- The first Rey R.1. The dark oblique lines under the wings are the rubber hinges.

General information
- Type: Experimental aircraft
- National origin: France
- Designer: Francois Rey
- Number built: 2

History
- First flight: 16 December 1949

= Rey R.1 =

The Rey R.1 was an experimental twin engine aircraft type built in France around 1950 to test the effectiveness of sprung hinged wings in automatically correcting roll caused by gusts.

==Design and development==

In the 1930s there was some interest in aircraft designs with automatic gust stabilization, one example being the Italian Jona J-6. In 1938 Francois Rey and M. Ruoanet took out a patent on another stabilization method in which the wings could hinge near their roots along a line oblique to the span. This meant that when a tip dropped the wing hinged upwards, increasing its angle of attack and hence its lift, restoring the aircraft to level flight. An aircraft with this feature was built but destroyed during World War II.

After the war Rey built a two-seat, twin engine light aircraft to test the principle of the patent. Its low cantilever wing was tapered to rounded tips and had aspect ratio of 10 and noticeable dihedral. Renault 6Q 220 hp six cylinder air-cooled inverted inline engines were mounted on the wing undersides in deep long cowlings. The rubber disc sprung hinges began immediately outboard of the rear engine cowling on the wing trailing edge and ran forward and outward to the leading edge at about 45° to the chord. Black sealing strip shows their position in photographs. The R.1's long ailerons were mounted outboard of the hinge, starting close to the hinge connection with the trailing edge.
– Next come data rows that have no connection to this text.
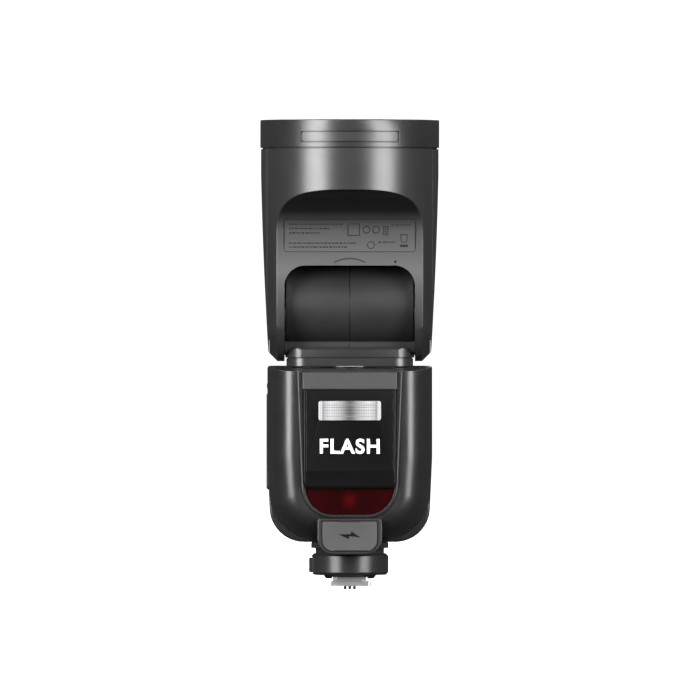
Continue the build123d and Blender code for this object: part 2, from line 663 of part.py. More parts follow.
def taper():
    """Gentle narrowing of the head from the top to the cheeks."""
    top_x = HEAD_R + 0.25
    right = [
        Line((0, 80), (34.2, 80)),
        Line((34.2, 80), (35.6, 104)),
        ThreePointArc((35.6, 104), (37.85, 151), (top_x, 192)),
        Line((top_x, 192), (top_x, 230)),
        Line((top_x, 230), (0, 230)),
        Line((0, 230), (0, 80)),
    ]
    half = slab_xz(make_face(right), -60, 60)
    return half + mirror(half, about=Plane.YZ)


def head_envelope():
    body = rod_z(0, 0, 90, HEAD_TOP, HEAD_R)
    body &= taper()
    body &= cheek_round()
    body -= scoop_cutter(0)
    body -= back_cutter(0)
    return body


def tunnel():
    """Room for the barrel and the neck through the whole tilt range."""
    room = rod_x(0, TILT_Z, -TUNNEL_HALF_W, TUNNEL_HALF_W, TUNNEL_R)
    front = rounded_box_y(-TUNNEL_HALF_W, TUNNEL_HALF_W, 80, TUNNEL_TOP, -60, 0.0, 9.0)
    front += block(-TUNNEL_HALF_W, TUNNEL_HALF_W, -60, 0, 80, 110)
    rear = block(-TUNNEL_HALF_W, TUNNEL_HALF_W, 0, 60, 80, TILT_Z - 1.0)
    seat_half_w = FLANGE_X + GAP
    seats = rod_x(0, TILT_Z, -seat_half_w, seat_half_w, FLANGE_R + GAP)
    low_seats = rod_x(0, TILT_Z, -seat_half_w, seat_half_w, SKIRT_R + GAP)
    seats += low_seats & block(-60, 60, -60, 60, 80, SEAT_TOP)
    seats -= block(-BARREL_HALF_W + 0.05, BARREL_HALF_W - 0.05, -60, 60, 80, 200)
    return room + front + rear + seats


CAVITY_Z0 = 142.2


def cavity():
    room = rod_z(0, 0, CAVITY_Z0, 230, 36.5)
    room &= block(-33.6, 33.6, -60, 60, 100, 230)
    room -= scoop_cutter(2.2)
    room -= back_cutter(2.2)
    return room


def side_pocket(side, gap):
    x0, x1 = sorted(((POCKET_X + gap) * side, 60 * side))
    return block(x0, x1, -POCKET_HALF_D + gap, POCKET_HALF_D - gap, 90, 195)


def plate_zone(inset):
    return rounded_box_y(-28.65 + inset, 28.65 - inset, 145.4 + inset, 159.7 - inset, -60, 0, 1.3)


def rating_plate():
    """Thin label sheet let into the scoop."""
    sheet = Pos(0, 0.3, 0) * scoop_cutter(0) - scoop_cutter(0)
    return (sheet & plate_zone(0.05)) & head_envelope()


def head_shells():
    body = head_envelope() - tunnel() - cavity()
    for side in (-1, 1):
        body -= side_pocket(side, 0)
        p0, p1 = sorted((31.1 * side, 60 * side))
        body -= rod_x(0, TILT_Z, p0, p1, 11.5)
        b0, b1 = sorted((25 * side, 35 * side))
        body -= rod_x(0, TILT_Z, b0, b1, 8.0)
    body -= (Pos(0, 0.3, 0) * scoop_cutter(0)) & plate_zone(0)
    body -= rod_y(19.8, 141.1, -30, -20, 0.5)
    front = body & block(-60, 60, -60, 0, 80, 230)
    back = body & block(-60, 60, 0, 60, 80, 230)
    return front, back


def side_cover(side):
    x0, x1 = sorted((POCKET_X * side, 60 * side))
    cover = head_envelope() & side_pocket(side, COVER_GAP)
    disc = rod_x(0, TILT_Z, x0, x1, PIVOT_DISC_R + 0.25)
    disc -= rod_x(0, TILT_Z, x0, x1, PIVOT_DISC_R - 0.25)
    skin = head_envelope() - Pos(-0.5 * side, 0, 0) * head_envelope()
    cover -= disc & skin
    return cover & block(x0, x1, -60, 60, 97.0, 190.3)


INSERT_HALF_W, INSERT_Z0, INSERT_Z1 = 21.4, 193.0, 197.8


def insert_zone(inset):
    return rounded_box_y(-INSERT_HALF_W + inset, INSERT_HALF_W - inset, INSERT_Z0 + inset,
                         INSERT_Z1 - inset, -60, -10, 0.8)


def head_ring():
    ring = tube_z(0, 0, RING_Z0, RING_Z1, RING_R, 36.0)
    ring = fillet(ring.edges().filter_by(GeomType.CIRCLE).group_by(Axis.Z)[-1], 0.5)
    lip = tube_z(0, 0, 201.4, 202.6, 36.2, 34.0)
    skirt = tube_z(0, 0, HEAD_TOP, RING_Z0 + 0.5, 38.0, 36.0)
    pocket = insert_zone(0) & tube_z(0, 0, 190, 200, 40, RING_R - 0.8)
    spacer = tube_z(0, 0, HEAD_TOP, 199.6, 36.2, 34.4)
    return ring + lip + skirt + spacer - pocket


def ring_insert():
    band = tube_z(0, 0, 190, 200, RING_R - 0.05, RING_R - 0.8)
    return band & insert_zone(0.35)


def front_fresnel():
    disc = rod_z(0, 0, 199.6, 201.4, 35.9)
    for k in range(8):
        r = 6.0 + 3.6 * k
        disc -= tube_z(0, 0, 199.4, 199.9, r + 0.5, r)
    return disc


RAIL_X, RAIL_Y, RAIL_R = 29.5, 8.0, 1.5
CARRIAGE_Z0, CARRIAGE_Z1 = 159.2, 162.0
ZOOM_TRAVEL = 14.0


def zoom_frame():
    """Floor plate of the head with the three guide rods set into it."""
    plate = rod_z(0, 0, CAVITY_Z0, CAVITY_Z0 + 1.8, 36.4)
    plate &= block(-33.4, 33.4, -19.8, 25.0, 100, 230)
    plate -= rod_z(0, 0, 140, 146, 5.0)
    for x, y in ((RAIL_X, RAIL_Y), (RAIL_X, -RAIL_Y), (-RAIL_X, -RAIL_Y)):
        plate += rod_z(x, y, CAVITY_Z0, 186.0, RAIL_R)
    return plate


def zoom_motor():
    can = rod_z(-RAIL_X, RAIL_Y, CAVITY_Z0 + 1.8, 156.0, 3.8)
    return can


def lead_screw():
    screw = rod_z(-RAIL_X, RAIL_Y, 156.3, 185.6, 1.5)
    return screw + rod_z(-RAIL_X, RAIL_Y, 156.3, 157.6, 2.6)


def zoom_carriage():
    bar = block(-32.4, 32.4, -11.0, 11.0, CARRIAGE_Z0, CARRIAGE_Z1)
    for x, y in ((RAIL_X, RAIL_Y), (RAIL_X, -RAIL_Y), (-RAIL_X, -RAIL_Y), (-RAIL_X, RAIL_Y)):
        bar -= rod_z(x, y, 150, 170, RAIL_R + RUN)
    return bar


def reflector():
    """Polished bowl standing on the carriage."""
    outer = [(7.4, CARRIAGE_Z1), (14.0, 163.2), (20.0, 166.6), (24.5, 171.4)]
    inner = [(23.5, 171.4), (19.2, 167.4), (13.4, 164.2), (6.2, 163.0)]
    face = make_face(Polyline(*outer, *inner, (6.2, CARRIAGE_Z1), close=True))
    return revolve(Plane.XZ * face, Axis.Z)


def flash_tube():
    ring = Pos(0, 0, 168.0) * Torus(6.0, 1.7)
    for x in (-4.6, 4.6):
        ring += rod_z(x, 0, CARRIAGE_Z1, 168, 1.4)
    return ring


def modelling_lamps():
    board = tube_z(0, 0, 186.2, 187.4, 33.3, 25.5)
    for n in range(8):
        turn = Rot(0, 0, 22.5 + 45 * n)
        board += turn * Pos(29.4, 0, 187.9) * Box(3.0, 3.0, 1.4)
    return board


# ---- build --------------------------------------------------------------------------------
def build_foot():
    save("hot_shoe_plate", hot_shoe_plate())
    save_group("contact_pins", contact_pins())
    save_group("foot_screws", foot_screws())
    save("foot_housing", foot_housing())
    save("pedestal", pedestal())
    save("lock_lever", lock_lever())
    save("lock_pin", lock_pin())
    save("lock_release_button", lock_release_button())


def build_body():
    save("body_front_shell", body_front_shell())
    save("body_rear_shell", body_rear_shell())
    save("front_frame", front_frame())
    save("af_assist_lens", af_assist_lens())
    save("af_led_module", af_led_module())
    save("power_socket_frame", power_socket_frame())
    save("power_flap", power_flap())
    save("pan_bearing_ring", pan_bearing_ring())
    save("battery", battery())
    save("battery_bay", battery_bay())
    save("battery_catch", battery_catch())
    save("side_port_cover", side_port_cover())
    save("side_port_block", side_port_block())
    save("lcd_window", lcd_window())
    save("display_board", display_board())
    save("main_board", main_board())
    save("main_capacitor", main_capacitor())
    save("select_dial", select_dial())
    save("set_button", set_button())
    save("power_switch", power_switch())
    for n, x in enumerate(SOFT_KEYS_X, 1):
        save(f"soft_key_{n}", soft_key(x))
    for name, (x, z) in ROUND_KEYS.items():
        save(name, round_key(x, z))


def build_sub_flash():
    save("sub_flash_case", sub_case())
    save("sub_flash_cap", sub_cap())
    save("sub_flash_window", sub_window())
    save("sub_flash_reflector", sub_reflector())


def build_neck():
    save("swivel_base", swivel_base())
    save("neck_cover", neck_cover())
    save("barrel_left", barrel_half(-1))
    save("barrel_right", barrel_half(1))
    save_group("tilt_axles", tilt_axles())


def build_head():
    front, back = head_shells()
    save("head_front_shell", front)
    save("head_back_shell", back)
    save("side_cover_left", side_cover(-1))
    save("side_cover_right", side_cover(1))
    save("rating_plate", rating_plate())
    save("head_ring", head_ring())
    save("ring_insert", ring_insert())
    save("front_fresnel", front_fresnel())
    save("zoom_frame", zoom_frame())
    save("zoom_motor", zoom_motor())
    save("lead_screw", lead_screw())
    save("zoom_carriage", zoom_carriage())
    save("reflector", reflector())
    save("flash_tube", flash_tube())
    save("modelling_lamps", modelling_lamps())


os.makedirs(PARTS, exist_ok=True)
build_foot()
build_body()
build_sub_flash()
build_neck()
build_head()
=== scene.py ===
import math
import random

import bpy
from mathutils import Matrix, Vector


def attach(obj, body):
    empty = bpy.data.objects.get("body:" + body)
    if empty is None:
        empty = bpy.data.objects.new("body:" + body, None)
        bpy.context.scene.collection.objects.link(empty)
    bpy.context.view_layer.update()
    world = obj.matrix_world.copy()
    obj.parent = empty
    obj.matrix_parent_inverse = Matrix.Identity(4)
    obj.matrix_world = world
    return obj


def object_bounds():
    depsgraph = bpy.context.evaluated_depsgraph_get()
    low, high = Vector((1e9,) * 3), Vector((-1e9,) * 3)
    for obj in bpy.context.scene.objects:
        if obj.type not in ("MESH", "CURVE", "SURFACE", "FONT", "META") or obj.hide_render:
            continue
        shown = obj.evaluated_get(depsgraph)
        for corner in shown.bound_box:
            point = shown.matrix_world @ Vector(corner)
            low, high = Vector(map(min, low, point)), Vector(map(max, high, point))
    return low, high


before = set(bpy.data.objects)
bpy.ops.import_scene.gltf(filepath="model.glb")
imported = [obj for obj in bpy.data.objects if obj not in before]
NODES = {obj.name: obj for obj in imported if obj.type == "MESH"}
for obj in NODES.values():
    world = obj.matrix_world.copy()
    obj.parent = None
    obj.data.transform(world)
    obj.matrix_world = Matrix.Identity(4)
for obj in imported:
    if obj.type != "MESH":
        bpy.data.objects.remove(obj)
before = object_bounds()
random.seed(7)

MM = 0.001
BLACK, WHITE = (0.0, 0.0, 0.0), (1.0, 1.0, 1.0)


def grey(v):
    """Neutral tone with a trace of blue."""
    return (v, v, v * 1.02)


# ---- where the painted light and shade lie (mm), and their tones -----------------------------
# scooped front of the head: depth of its flat, radius of its curve, height where the curve starts
SCOOP_Y, SCOOP_R, SCOOP_Z = -22.2, 18.5, 154.0
# heights (mm) along which the painted shading of the scoop runs, and distances (mm) off the
# scooped surface over which it fades out
SCOOP_SHADING_Z = (100.0, 180.0)
SCOOP_SHADING_FADE = (0.7, 0.3)
# sub flash window: painted light and shade, bright at the ends and dark in the middle, with
# stripes of painted shade along the ribs
WINDOW_HALF_W = 13.6
RIB_WAVE = 6300.0  # radians per metre, which puts the ribs 1 mm apart
# red lens: painted glow round its middle, with an eight-petal pattern near the centre
LAMP_Z, LAMP_REACH = 37.4, 16.0
PETAL_FADE = (3.4, 0.8)
PETALS = 8.0

# painted light and shade along each zone, from its start (0) to its end (1)
SCOOP_PAINTED_SHADING = [(0.03, 0.010), (0.16, 0.020), (0.34, 0.050), (0.46, 0.080), (0.56, 0.060),
               (0.68, 0.038), (0.745, 0.014), (0.79, 0.003), (1.0, 0.003)]
WINDOW_PAINTED_SHADING = [(0.0, 0.07), (0.10, 0.11), (0.30, 0.26), (0.62, 0.38), (0.80, 0.28), (0.86, 0.16),
                (0.89, 0.36), (1.0, 0.42)]
LAMP_PAINTED_GLOW = [(0.0, (0.030, 0.0006, 0.001)), (0.16, (0.018, 0.0005, 0.0008)),
              (0.34, (0.010, 0.0004, 0.0006)), (1.0, (0.015, 0.0005, 0.0007))]


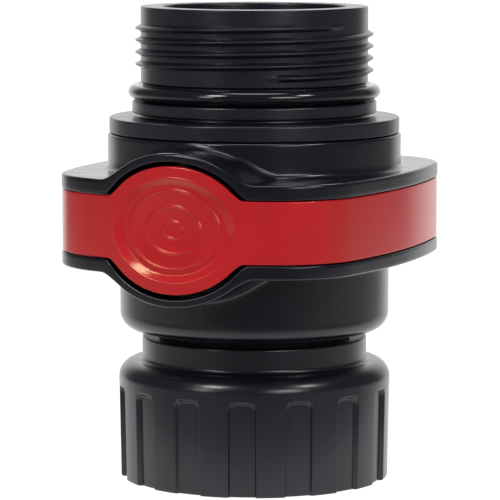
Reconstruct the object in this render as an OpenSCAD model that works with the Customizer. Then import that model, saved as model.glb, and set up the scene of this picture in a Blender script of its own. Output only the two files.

The rest of the R.1 was completely conventional with an oval fuselage, single seat enclosed cockpit and a second seat behind in a windowed cabin. The tailplane was straight edged and tapered with strong dihedral and carried twin vertical tails, oval in profile, at its extreme tips. It had a tailwheel undercarriage with the main wheels in spats on short faired vertical legs from the engine cowlings.

Two R.1s were built, numbered 01 and 02. 01 flew for the first time on 12 December 1949 and 02, which had enlarged fins, on 3 July 1951. 01 was exhibited in flight at the Le Bourget Fête in 1951, where it exhibited its flexing wings and braking parachute. No development or application followed these two aircraft.

==Variants==
- Rey R.1 01
  First flown 6 December 1949.
- Rey R.1 02
  As 01 but with larger fins. First flown 3 January 1951.